Waking Life: um ensaio sobre a cegueira cotidiana

Nas décadas de 1960 e 1970, por toda parte a imaginação estava no poder e as idéias eram perigosas. Pois ambas estavam a um passo de se tornarem reais. Havia desejo por mudanças radicia. Tudo deveria ser experimentado. A vida era tudo o que se tinha. Revoluções, sexo, drogas e rock'n roll. Estas eram expressões direta e inocentes de uma radical adesão ao viver. Cada momento dessas experiências bastava-se a si mesma. Podia-se celebrar os aspéctos efêmeros da vida. Podia-se brindar à finitude. 

Já na década de 1980, começa-se sentir a ressata de tamanho gozo incondicional. Preconiza-se o afastamento da existência fugidia e caráter cambiante da vida. Inicia-se a cristalização das vias de acesso à felicidade. O desejo de imobilidade brota. Dá seus primeiros frutos. A alegria de estar vivo para diante a força dos desejos por eternidade e imortalidade.

Eis que chega a década de 1990. A aceitação integral dos aspectos perigosos, problemáticos e enigmáticos da existência fora esquecido a muito tempo. Tudo é desejo de ordem. Pelo menos ilusão de ordem. A imaginação fora trocada pela literalidade. No poder está a estabilidade, o conforto e a segurança. A realidade torna-se incômoda. Cresce o desejo de livrar-se dela. Os ambientes tornam-se climatizados. A tolerância é zero.  Assim prepara-se a entrada do século XXI: remédios, escapatórias e consolos.

Porém, Wakin Life (2001) de Richard Linklater, abre o século XXI, - melhor que a abertura feita pela inteligência artificial HAL da Odisséia no Espaço e a preparada pela estabilidade, o conforto e a segurança prometidas na década de 1990. Abre essa primeira década instigado a estabelecer um novo solo fértil para se ultrapassar os limites do até então pensado: reflexão crítica onírica ou sonho iniciático.

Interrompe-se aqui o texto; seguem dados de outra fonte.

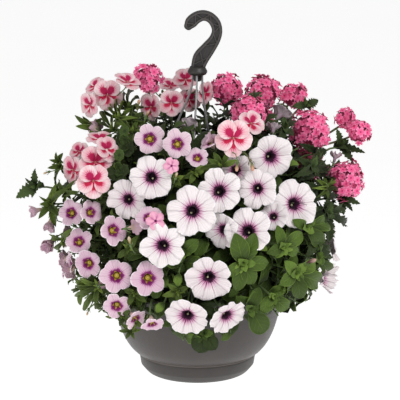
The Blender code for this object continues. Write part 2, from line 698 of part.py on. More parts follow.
def band(outline, low, high):
    """A flat plate of this outline between two depths."""
    shape = bmesh.new()
    corners = [shape.verts.new((point.x, low, HUB_TOP + point.z)) for point in outline]
    count = len(corners) // 2
    for k in range(count - 1):
        shape.faces.new((corners[k], corners[k + 1], corners[-k - 2], corners[-k - 1]))
    grown = bmesh.ops.extrude_face_region(shape, geom=list(shape.faces), use_keep_orig=True)["geom"]
    fresh = [item for item in grown if isinstance(item, bmesh.types.BMVert)]
    bmesh.ops.translate(shape, verts=fresh, vec=(0, high - low, 0))
    return shape


def hook_ribs():
    """The zigzag ribs that stiffen the web of the hook from edge to edge, with a cross at the hub."""
    edges = hook_edges(HOOK_BORDER * 0.5)
    count = len(edges) // 2
    right, left = edges[:count], edges[count:][::-1]
    pairs = [(right[1], left[6])]
    near, far = left, right
    for start in range(1, count - 5, 4):
        pairs.append((near[start], far[start + 5]))
        near, far = far, near
    ribs = []
    for low, high in pairs:
        across = Vector((low.z - high.z, 0, high.x - low.x)).normalized() * HOOK_RIB / 2
        ribs.append(band([low + across, high + across, high - across, low - across],
                         -HOOK_DEPTH / 2 + 0.0005, HOOK_DEPTH / 2 - 0.0005))
    return ribs


def build_hook():
    """The hub with its strand sockets, and the flat hook with a raised border and ribs on both faces."""
    hub = add_object("hook", turned([
        (0.0035, NECK_BOTTOM), (0.0052, HUB_BOTTOM), (0.0112, HUB_BOTTOM), (HUB_RADIUS, HUB_BOTTOM + 0.0028),
        (HUB_RADIUS, HUB_TOP - 0.0060), (0.0108, HUB_TOP - 0.0020), (0.0102, HUB_TOP),
    ], 14), "hanger_plastic")
    half = HOOK_DEPTH / 2
    plate = add_object("plate", band(hook_edges(0.0), -half, half), "hanger_plastic")
    recess = hook_edges(HOOK_BORDER)
    hollows = [
        add_object("hollow", band(recess, side * HOOK_WEB / 2, side * (half + 0.001)), "hanger_plastic")
        for side in (-1, 1)
    ]
    boolean(plate, hollows, "DIFFERENCE", "MANIFOLD")
    ribs = [add_object("rib", rib, "hanger_plastic") for rib in hook_ribs()]
    boolean(hub, [plate, *ribs], "UNION", "MANIFOLD")
    sockets = []
    for route in STRANDS.values():
        bearing, distance, top = route[0]
        sockets.append(add_object("socket", cylinder(
            STRAND_RADIUS + STRAND_CLEARANCE, polar(bearing, distance, HUB_BOTTOM - 0.004),
            polar(bearing, distance, top + GAP), 8), "hanger_plastic"))
    return boolean(hub, sockets, "DIFFERENCE", "MANIFOLD")


def build_strands():
    strands = []
    for name, route in STRANDS.items():
        points = smooth_route([polar(*spot) for spot in route], 2)
        strand = add_object(name, tube(points, (STRAND_RADIUS, STRAND_RADIUS), 5), "strand_plastic")
        foot = polar(*route[-1])
        barb = add_object("barb", ball(BARB_RADIUS, foot), "strand_plastic")
        strands.append(boolean(strand, [barb], "UNION"))
    return strands


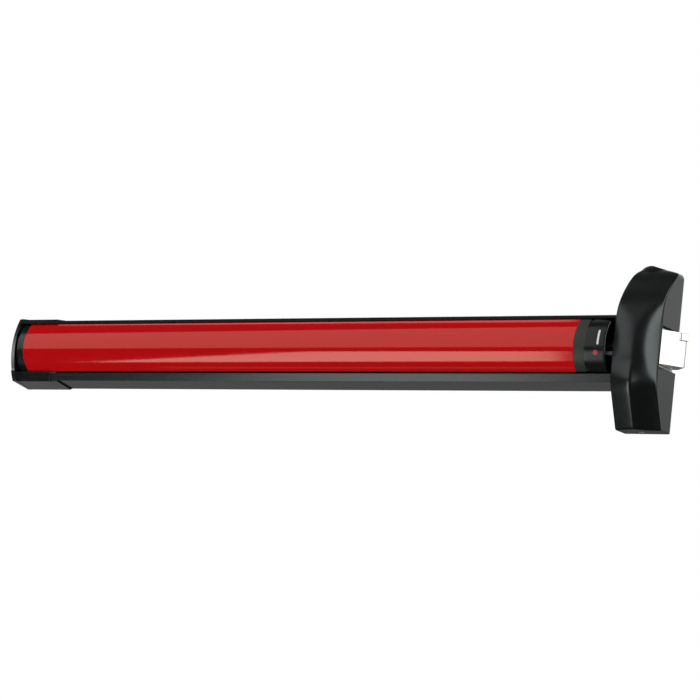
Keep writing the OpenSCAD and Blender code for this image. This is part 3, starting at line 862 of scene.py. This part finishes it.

Denso e leve. - como sonhar correndo junto a lobos. Afeito à criação - não ser formiga. Identifica questões mal colocadas - como a do fim do existencialismo. Identifica falsos problemas - como a questão do "eu". Waking Life aposta na perda de parâmetro com a qual uma belíssima reivindicação da potência de estar vivo escapa de toda argumentação.O sonho transborda. É ante-sala da realidade. Não é simulacro de simulação alguma. Não cria um fantasma do real. É espaço limítrofe. Lugar de modéstia e grandeza. Lugar de produção de verdades incertas. Onde jamais dá para ser a mesma pessoa. É preciso que sonhar seja uma luta. Não a luta mesquinha pelo poder. Mas a exuberante luta anti-poder. Talvez desse modo nossas idéias e desejos voltem a ser perigosos a todos/as que pretendem manter seus privilégios 

Wakin Life, assistido nesse momento de 2010 nos alerta que, os investimentos psicológicos-coletivos do passado e de agora, fácil, fácil, tornam-se auto-satisfação ilusória da cegueira cotidiana.